One of the more interesting developments in the study of baseball over the last few years — whether you're interested in sabermetrics or not — has been the public release of pitch-tracking data, or PITCHf/x. This data, available for free on the MLB website (hidden within files at gd2.mlb.com), allows anyone to look at every individual pitch thrown by their favorite pitchers (or not-so-favorite pitchers) to discover what pitches these pitchers throw, how often they throw them, how these pitches move, and of course, how effective those pitches are.
Originally, this information was really only useful to those who were willing to trawl through the individual data (think large large excel spreadsheets) and knew how to manipulate it. Over the last few years, however, a bunch of websites have culled the useful data (movement, effectiveness of each pitch, etc.) and presented it in human-readable form. These sites included Texasleaguers.com and JoeLefkowitz.com, which provided a series of graphs and charts using the data.
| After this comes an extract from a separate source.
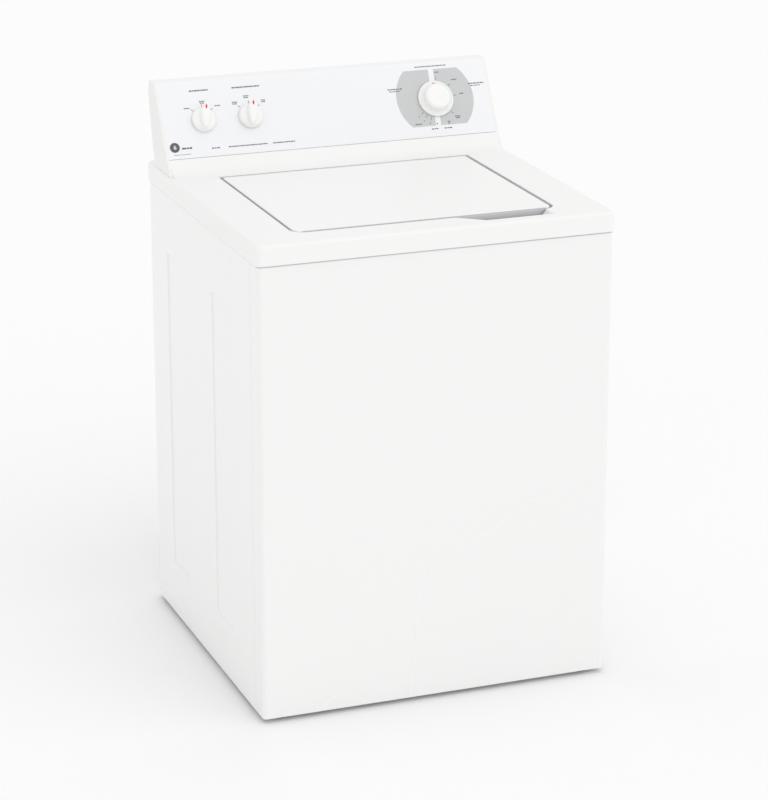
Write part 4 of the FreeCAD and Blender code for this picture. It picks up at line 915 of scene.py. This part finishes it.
class WASHER_OT_balance_ring(bpy.types.Operator):
    """Balance ring with rounded lips and shallow ribs on its inner face"""
    bl_idname = "washer.balance_ring"
    bl_label = "Balance ring"

    def execute(self, context):
        low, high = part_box("balance_ring")
        outer = high.x / MM
        inner = outer - 35
        bottom, top = low.z / MM, high.z / MM
        profile = [(outer, bottom), (outer, top - 8), (outer - 1.4, top - 3.4), (outer - 5, top - 0.6),
                   (outer - 9, top), (inner + 12, top), (inner + 5, top - 1.4), (inner + 1.2, top - 5.4),
                   (inner, top - 10), (inner, bottom + 9), (inner + 2.6, bottom + 2.4), (inner + 8, bottom),
                   (outer, bottom)]
        ring = turned("balance_ring_moulding", profile, 120, closed=True)

        def inner_rib(face):
            place = middle(face)
            column = int((math.atan2(place.y, place.x) % (2 * math.pi)) / (2 * math.pi / 120))
            return place.xy.length / MM < inner + 0.6 and face.calc_area() > 3e-5 and column % 10 < 8

        with Editing(ring) as edit:
            edit.pick("FACE", inner_rib)
            bpy.ops.mesh.inset(thickness=0.0022, depth=-0.0016)
        done(ring, "basket", "ring_plastic", replaces=("balance_ring",))
        return {"FINISHED"}


def upright(piece):
    """Stands a plate drawn as (radius, height) up in the XZ plane, its thickness about the plane."""
    piece.matrix_world = Matrix.Rotation(math.pi / 2, 4, "X")
    settle(piece)
    return piece


class WASHER_OT_agitator(bpy.types.Operator):
    """Agitator: a swept skirt and post with tall vanes below and short fins above"""
    bl_idname = "washer.agitator"
    bl_label = "Agitator"

    def execute(self, context):
        vanes = context.scene.washer_tub.vanes
        low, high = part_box("agitator")
        skirt, bottom, top = high.x / MM, low.z / MM, high.z / MM
        waist, neck, shoulder = 58, 40, bottom + 102
        steps = 14
        profile = [(skirt - 4, bottom), (skirt, bottom + 1.5)]
        for step in range(1, steps + 1):
            share = step / steps
            profile.append((waist + (skirt - waist) * (1 - share) ** 1.6, bottom + 3 + 99 * share ** 2))
        for step in range(1, 9):
            share = step / 8
            radius = waist - (waist - neck) * math.sin(share * math.pi / 2)
            profile.append((radius, shoulder + (top - shoulder) * share))
        post = turned("agitator_moulding", profile, 96)
        vane = plate("vane", [(48, bottom + 4), (148, bottom + 4), (150, bottom + 10), (146, bottom + 22),
                              (134, bottom + 42), (116, bottom + 66), (96, bottom + 92), (78, bottom + 116),
                              (64, bottom + 142), (54, bottom + 166), (46, bottom + 176), (40, bottom + 176)],
                     -3.4, 3.4)
        modifier(vane, "BEVEL", width=0.0022, segments=3, limit_method="ANGLE", angle_limit=math.radians(50))
        fin = plate("fin", [(34, top - 170), (46, top - 166), (54, top - 150), (55, top - 40), (50, top - 14),
                            (34, top - 8)], -2.6, 2.6)
        modifier(fin, "BEVEL", width=0.0018, segments=3, limit_method="ANGLE", angle_limit=math.radians(50))
        ribs = joined("ribs", [spun(upright(vane), vanes), spun(upright(fin), vanes, 180 / vanes)])
        welded(post, ribs)
        done(post, "agitator", "agitator_plastic", replaces=("agitator",), angle=40)
        cap_low, cap_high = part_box("agitator_cap")
        rim, foot, crown = cap_high.x / MM, cap_low.z / MM, cap_high.z / MM
        dome = [(rim - 2, foot), (rim, foot + 1.6), (rim, foot + 6), (rim - 1.8, foot + 9), (rim - 5, foot + 16),
                (rim - 7.6, foot + 24), (rim - 11, foot + 31), (rim - 17, foot + 35.6), (rim - 24, crown - 0.8),
                (rim - 31, crown), (8, crown - 1.6), (1, crown - 2)]
        cap = turned("agitator_cap_moulding", dome, 72)
        done(cap, "agitator", "agitator_plastic", replaces=("agitator_cap",))
        return {"FINISHED"}


# ------------------------------------------------------------------ lid

class WASHER_OT_lid_pan(bpy.types.Operator):
    """Inner pan of the lid, with a pressed field and the strike that works the lid switch"""
    bl_idname = "washer.lid_pan"
    bl_label = "Lid pan"

    def execute(self, context):
        low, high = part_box("lid_inner_panel")
        sheet = 0.0012
        base = high.z - sheet
        corner = 0.0208
        back = 0.0038
        deselect()
        centre = (low + high) / 2
        bpy.ops.mesh.primitive_plane_add(size=1, location=(centre.x, centre.y, base))
        pan = context.object
        pan.name = "lid_pan"
        pan.scale = (high.x - low.x, high.y - low.y, 1)
        settle(pan)
        with Editing(pan) as edit:
            edit.pick("VERT", lambda vertex: vertex.co.y < 0)
            bpy.ops.mesh.bevel(offset=corner, segments=6, affect="VERTICES")
            edit.pick("VERT", lambda vertex: vertex.co.y > high.y - 0.001)
            bpy.ops.mesh.bevel(offset=back, segments=3, affect="VERTICES")
            edit.every("FACE")
            bpy.ops.mesh.inset(thickness=0.003, depth=0)
            level, span = base, high.xy - low.xy - Vector((0.006, 0.006))
            for inward, rise in ((0.028, 0), (0.004, 0.003), (0.003, 0.001), (0.05, 0), (0.003, -0.002), (0.02, 0)):
                bpy.ops.mesh.extrude_region_move(TRANSFORM_OT_translate={"value": (0, 0, rise)})
                level += rise
                bpy.ops.transform.resize(value=(1 - 2 * inward / span.x, 1 - 2 * inward / span.y, 1),
                                         center_override=(centre.x, centre.y, level))
                span -= Vector((2 * inward, 2 * inward))
        outward(pan)
        modifier(pan, "SOLIDIFY", thickness=sheet, offset=1)
        strike_x = JOINT_PLACES["lid_switch_tilt"].x
        strike_y = JOINT_PLACES["lid_switch_tilt"].y + 0.048
        half = 0.004
        strike = block("strike", (strike_x - half, strike_y - half, low.z), (strike_x + half, strike_y + half, base),
                       0.001)
        done(joined("lid_pan", [pan, strike]), "lid", "pan_enamel", replaces=("lid_inner_panel",))
        return {"FINISHED"}


# ------------------------------------------------------------------ add-on

CLASSES = [WasherFinish, WasherConsole, WasherTub, WasherStage, WASHER_OT_stage, WASHER_OT_finishes,
           WASHER_OT_dial_field, WASHER_OT_console_marks, WASHER_OT_badge, WASHER_OT_timer_knob,
           WASHER_OT_pointer_knobs, WASHER_OT_wash_basket, WASHER_OT_balance_ring, WASHER_OT_agitator,
           WASHER_OT_lid_pan]
OPERATORS = [item.bl_idname.split(".")[1] for item in CLASSES if issubclass(item, bpy.types.Operator)]


class WASHER_PT_panel(bpy.types.Panel):
    bl_idname = "WASHER_PT_panel"
    bl_label = "Top Load Washer"
    bl_space_type = "VIEW_3D"
    bl_region_type = "UI"
    bl_category = "Washer"

    def draw(self, context):
        for name in OPERATORS:
            self.layout.operator("washer." + name)


def register():
    for item in CLASSES + [WASHER_PT_panel]:
        bpy.utils.register_class(item)
    bpy.types.Scene.washer_finish = PointerProperty(type=WasherFinish)
    bpy.types.Scene.washer_console = PointerProperty(type=WasherConsole)
    bpy.types.Scene.washer_tub = PointerProperty(type=WasherTub)
    bpy.types.Scene.washer_stage = PointerProperty(type=WasherStage)


def unregister():
    for name in ("washer_finish", "washer_console", "washer_tub", "washer_stage"):
        delattr(bpy.types.Scene, name)
    for item in reversed(CLASSES + [WASHER_PT_panel]):
        bpy.utils.unregister_class(item)


def main():
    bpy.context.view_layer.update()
    register()
    for name in OPERATORS:
        getattr(bpy.ops.washer, name)()
    bpy.context.view_layer.update()


if __name__ == "__main__":
    main()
Even Fangraphs had a PITCHf/x page for every pitcher in the database.
In other words, if you ever wanted to become an expert on the pitches of your favorite pitcher, your most-hated pitcher, or just a pitcher you find interesting, now you could!
But there was a problem for most people who wanted to use these sites to learn about various pitchers. The graphs/charts/data on these sites would be presented like this:
As you can see, the chart shows you how often each pitch is used by a pitcher and some statistics for each of those pitches. The problem is this: Where do those pitch types come from? The answer is that the pitch type is determined by a computer algorithm developed by MLB Advanced Media, which classifies every pitch in real time. But while the computer algorithm has improved each year, it's still very flawed. Case in point, the above chart is actually for Mike Pelfrey in 2010, and it would seem to indicate that Pelfrey has SEVEN distinct pitches. In reality, that's just not the case. In 2010, Pelfrey threw a four-seamer, a two-seamer/sinker, a splitter, a slider, and a curveball. However, the MLBAM algorithm has sometimes classified Pelfrey's splitter as a change-up and have cleaved his sinker/two-seamer — which is the same pitch — into two different pitches. Moreover, the classifications sometimes are sometimes just plain wrong. The end result is that the data from these websites is sometimes very inaccurate.
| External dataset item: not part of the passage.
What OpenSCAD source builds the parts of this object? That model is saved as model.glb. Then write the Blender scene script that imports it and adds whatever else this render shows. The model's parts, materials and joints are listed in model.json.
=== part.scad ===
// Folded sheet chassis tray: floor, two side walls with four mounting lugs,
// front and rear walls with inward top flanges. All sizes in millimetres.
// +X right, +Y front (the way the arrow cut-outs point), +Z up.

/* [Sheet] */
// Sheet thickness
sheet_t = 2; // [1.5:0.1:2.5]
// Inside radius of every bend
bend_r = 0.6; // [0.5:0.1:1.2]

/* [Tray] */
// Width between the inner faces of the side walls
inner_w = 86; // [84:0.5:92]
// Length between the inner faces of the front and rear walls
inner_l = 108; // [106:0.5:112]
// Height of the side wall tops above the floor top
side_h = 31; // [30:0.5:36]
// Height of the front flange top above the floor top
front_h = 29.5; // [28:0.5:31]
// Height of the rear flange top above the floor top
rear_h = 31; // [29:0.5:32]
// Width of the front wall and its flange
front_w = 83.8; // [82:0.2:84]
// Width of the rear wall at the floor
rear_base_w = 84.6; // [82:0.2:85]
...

The solution to this problem is to look at the data for each pitcher directly and and classify the pitches by hand. This is a pain in the ass even for those who know how and have the ability to do it. But for most people, understandably, this is probably more trouble than it's worth.
But now, for the most part, this problem has been solved. The Hardball Times' Harry Pavlidis, with help from Lucas Apostoleris (also of THT, Beyond the Boxscore, and Fangraphs) has actually manually classified every pitch thrown in the majors from 2007-2011. I can't understate how big a task this was — this involved going through millions of pitches and manually classifying each one (for hundreds of pitchers).
This data is now available via Player Cards on http://Brooksbaseball.net (under the tab marked Player Cards). Just type in a player's name and his data pops right up. You can see where a pitcher locates each pitch by count, the flight path each pitch follows, he stats for each pitch, etc. And thanks to the tireless classifications done by Pavlidis and Apostoleris, the pitch types are as reliable as you could realistically get them.
Two quick words of caution:
1. Be careful when drawing conclusions from the data. Just because a pitch's movement has changed over the years does not mean it has directly resulted in a change in the pitch's results — there can easily be other variables at work here (or just plain luck).
2. The data is still subject to the limits of human analysis. Some pitchers have pitches that are really easy to tell apart — Jon Niese comes to mind. Other pitchers have pitches that are a nightmare to tell apart, such as Mike Pelfrey's two fastballs. While the human classifications are superior to the computer algorithm even in the cases of hard-to-classify pitchers, these pitch type classifications are still approximations so don't take them to be 100% accurate. Still, they're good enough that you can usually tell when a pitcher is totally bluffing (or misinformed) about needing to use a certain pitch more frequently — when you can see right on the player card how bad that pitch is or how infrequently it's thrown.
*(You can identify the pitchers who are potentially problematic with respect to pitch classification by looking at the graphs in each player card; the problem guys are generally the pitchers who have considerable overlap with their pitches).
And that's it. Brooks Baseball Player Cards are the newest great resource for looking at any pitcher in the Majors. Take a look at them, and have fun!